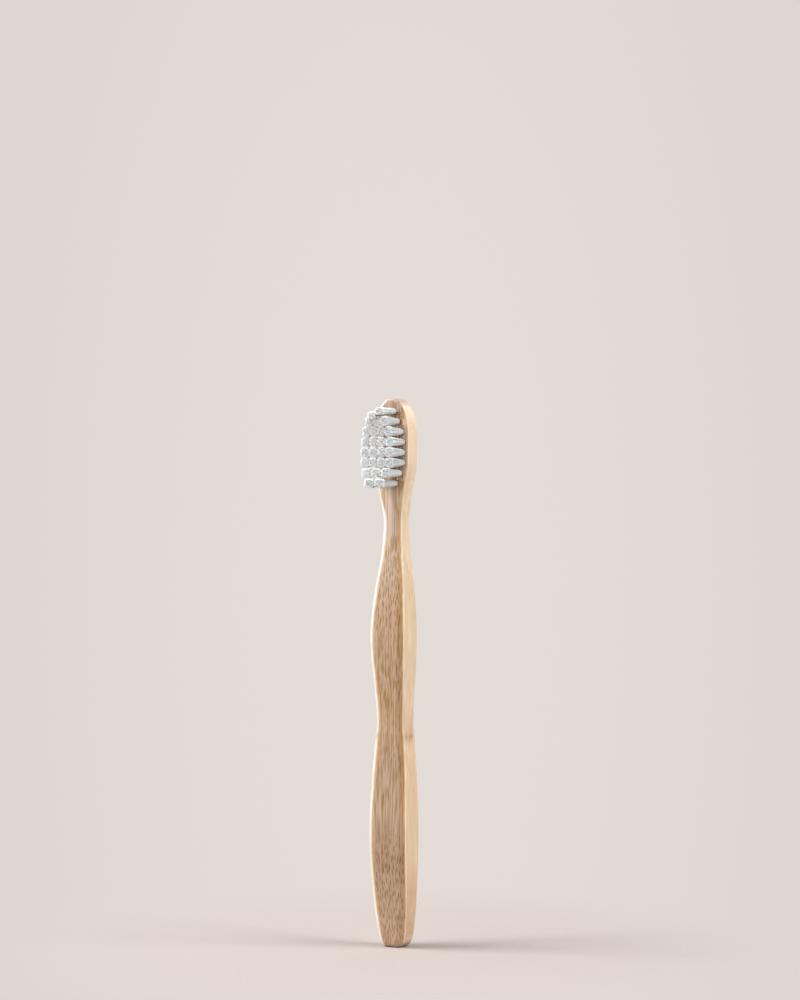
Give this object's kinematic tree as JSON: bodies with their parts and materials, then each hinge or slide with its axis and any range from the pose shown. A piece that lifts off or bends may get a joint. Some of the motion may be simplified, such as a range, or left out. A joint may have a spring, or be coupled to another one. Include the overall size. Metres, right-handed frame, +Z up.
{
  "type": "manual toothbrush",
  "caption": "Manual toothbrush with a contoured bamboo handle, flat along its back, and a small oval head with rows of pale nylon tufts.",
  "frame": {"origin": "centre of the tail's flat end, on the surface that the brush stands on", "axes": "+Z up the handle to the head, +Y out of the flat back, bristles along -Y, +X across the width"},
  "size_m": [0.012, 0.0142, 0.15],
  "materials": {
    "bamboo": "smooth sanded bamboo, lightly waxed, satin",
    "bristle_nylon": "pale translucent nylon filaments",
    "anchor_metal": "plain stamped strip"
  },
  "bodies": {
    "root": {"handle": "bamboo", "bristle_tuft_r1_c1": "bristle_nylon", "bristle_tuft_r1_c2": "bristle_nylon", "bristle_tuft_r2_c1": "bristle_nylon", "bristle_tuft_r2_c2": "bristle_nylon", "bristle_tuft_r2_c3": "bristle_nylon", "bristle_tuft_r3_c1": "bristle_nylon", "bristle_tuft_r3_c2": "bristle_nylon", "bristle_tuft_r3_c3": "bristle_nylon", "bristle_tuft_r3_c4": "bristle_nylon", "bristle_tuft_r4_c1": "bristle_nylon", "bristle_tuft_r4_c2": "bristle_nylon", "bristle_tuft_r4_c3": "bristle_nylon", "bristle_tuft_r4_c4": "bristle_nylon", "bristle_tuft_r5_c1": "bristle_nylon", "bristle_tuft_r5_c2": "bristle_nylon", "bristle_tuft_r5_c3": "bristle_nylon", "bristle_tuft_r5_c4": "bristle_nylon", "bristle_tuft_r6_c1": "bristle_nylon", "bristle_tuft_r6_c2": "bristle_nylon", "bristle_tuft_r6_c3": "bristle_nylon", "bristle_tuft_r6_c4": "bristle_nylon", "bristle_tuft_r7_c1": "bristle_nylon", "bristle_tuft_r7_c2": "bristle_nylon", "bristle_tuft_r7_c3": "bristle_nylon", "bristle_tuft_r8_c1": "bristle_nylon", "bristle_tuft_r8_c2": "bristle_nylon", "anchor_r1_c1": "anchor_metal", "anchor_r1_c2": "anchor_metal", "anchor_r2_c1": "anchor_metal", "anchor_r2_c2": "anchor_metal", "anchor_r2_c3": "anchor_metal", "anchor_r3_c1": "anchor_metal", "anchor_r3_c2": "anchor_metal", "anchor_r3_c3": "anchor_metal", "anchor_r3_c4": "anchor_metal", "anchor_r4_c1": "anchor_metal", "anchor_r4_c2": "anchor_metal", "anchor_r4_c3": "anchor_metal", "anchor_r4_c4": "anchor_metal", "anchor_r5_c1": "anchor_metal", "anchor_r5_c2": "anchor_metal", "anchor_r5_c3": "anchor_metal", "anchor_r5_c4": "anchor_metal", "anchor_r6_c1": "anchor_metal", "anchor_r6_c2": "anchor_metal", "anchor_r6_c3": "anchor_metal", "anchor_r6_c4": "anchor_metal", "anchor_r7_c1": "anchor_metal", "anchor_r7_c2": "anchor_metal", "anchor_r7_c3": "anchor_metal", "anchor_r8_c1": "anchor_metal", "anchor_r8_c2": "anchor_metal"}
  },
  "joints": []
}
○ ○ ○
Your task
Repeat the material above in full, quoting it exactly.

Response to the exercise
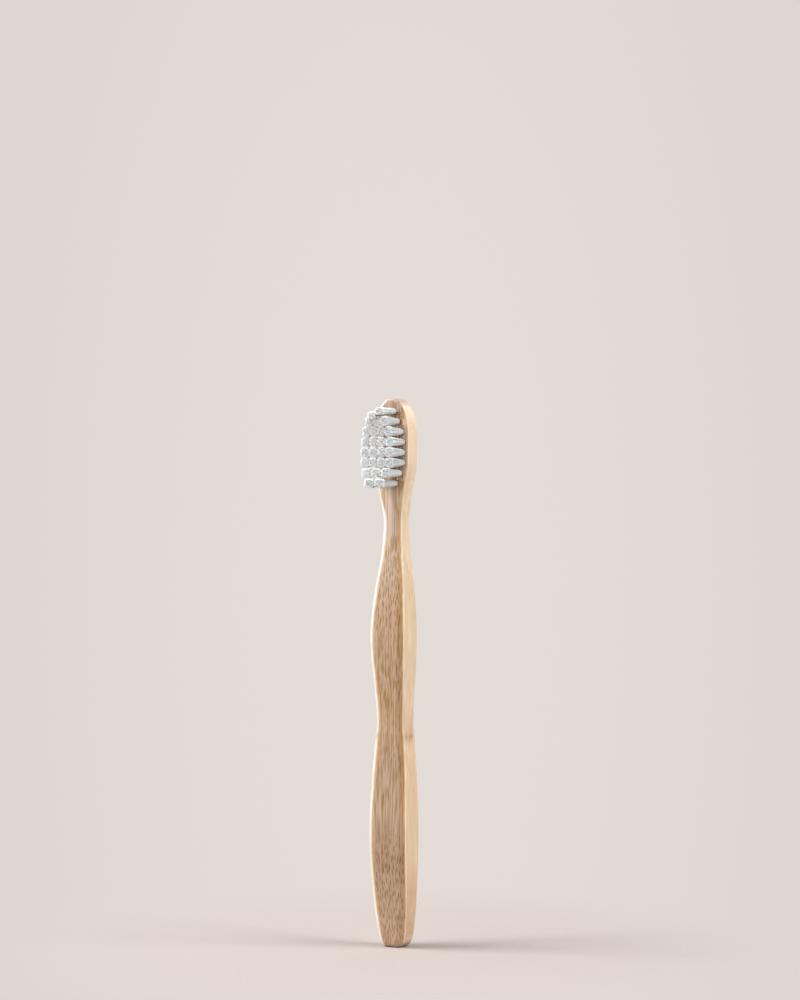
Give this object's kinematic tree as JSON: bodies with their parts and materials, then each hinge or slide with its axis and any range from the pose shown. A piece that lifts off or bends may get a joint. Some of the motion may be simplified, such as a range, or left out. A joint may have a spring, or be coupled to another one. Include the overall size. Metres, right-handed frame, +Z up.
{
  "type": "manual toothbrush",
  "caption": "Manual toothbrush with a contoured bamboo handle, flat along its back, and a small oval head with rows of pale nylon tufts.",
  "frame": {"origin": "centre of the tail's flat end, on the surface that the brush stands on", "axes": "+Z up the handle to the head, +Y out of the flat back, bristles along -Y, +X across the width"},
  "size_m": [0.012, 0.0142, 0.15],
  "materials": {
    "bamboo": "smooth sanded bamboo, lightly waxed, satin",
    "bristle_nylon": "pale translucent nylon filaments",
    "anchor_metal": "plain stamped strip"
  },
  "bodies": {
    "root": {"handle": "bamboo", "bristle_tuft_r1_c1": "bristle_nylon", "bristle_tuft_r1_c2": "bristle_nylon", "bristle_tuft_r2_c1": "bristle_nylon", "bristle_tuft_r2_c2": "bristle_nylon", "bristle_tuft_r2_c3": "bristle_nylon", "bristle_tuft_r3_c1": "bristle_nylon", "bristle_tuft_r3_c2": "bristle_nylon", "bristle_tuft_r3_c3": "bristle_nylon", "bristle_tuft_r3_c4": "bristle_nylon", "bristle_tuft_r4_c1": "bristle_nylon", "bristle_tuft_r4_c2": "bristle_nylon", "bristle_tuft_r4_c3": "bristle_nylon", "bristle_tuft_r4_c4": "bristle_nylon", "bristle_tuft_r5_c1": "bristle_nylon", "bristle_tuft_r5_c2": "bristle_nylon", "bristle_tuft_r5_c3": "bristle_nylon", "bristle_tuft_r5_c4": "bristle_nylon", "bristle_tuft_r6_c1": "bristle_nylon", "bristle_tuft_r6_c2": "bristle_nylon", "bristle_tuft_r6_c3": "bristle_nylon", "bristle_tuft_r6_c4": "bristle_nylon", "bristle_tuft_r7_c1": "bristle_nylon", "bristle_tuft_r7_c2": "bristle_nylon", "bristle_tuft_r7_c3": "bristle_nylon", "bristle_tuft_r8_c1": "bristle_nylon", "bristle_tuft_r8_c2": "bristle_nylon", "anchor_r1_c1": "anchor_metal", "anchor_r1_c2": "anchor_metal", "anchor_r2_c1": "anchor_metal", "anchor_r2_c2": "anchor_metal", "anchor_r2_c3": "anchor_metal", "anchor_r3_c1": "anchor_metal", "anchor_r3_c2": "anchor_metal", "anchor_r3_c3": "anchor_metal", "anchor_r3_c4": "anchor_metal", "anchor_r4_c1": "anchor_metal", "anchor_r4_c2": "anchor_metal", "anchor_r4_c3": "anchor_metal", "anchor_r4_c4": "anchor_metal", "anchor_r5_c1": "anchor_metal", "anchor_r5_c2": "anchor_metal", "anchor_r5_c3": "anchor_metal", "anchor_r5_c4": "anchor_metal", "anchor_r6_c1": "anchor_metal", "anchor_r6_c2": "anchor_metal", "anchor_r6_c3": "anchor_metal", "anchor_r6_c4": "anchor_metal", "anchor_r7_c1": "anchor_metal", "anchor_r7_c2": "anchor_metal", "anchor_r7_c3": "anchor_metal", "anchor_r8_c1": "anchor_metal", "anchor_r8_c2": "anchor_metal"}
  },
  "joints": []
}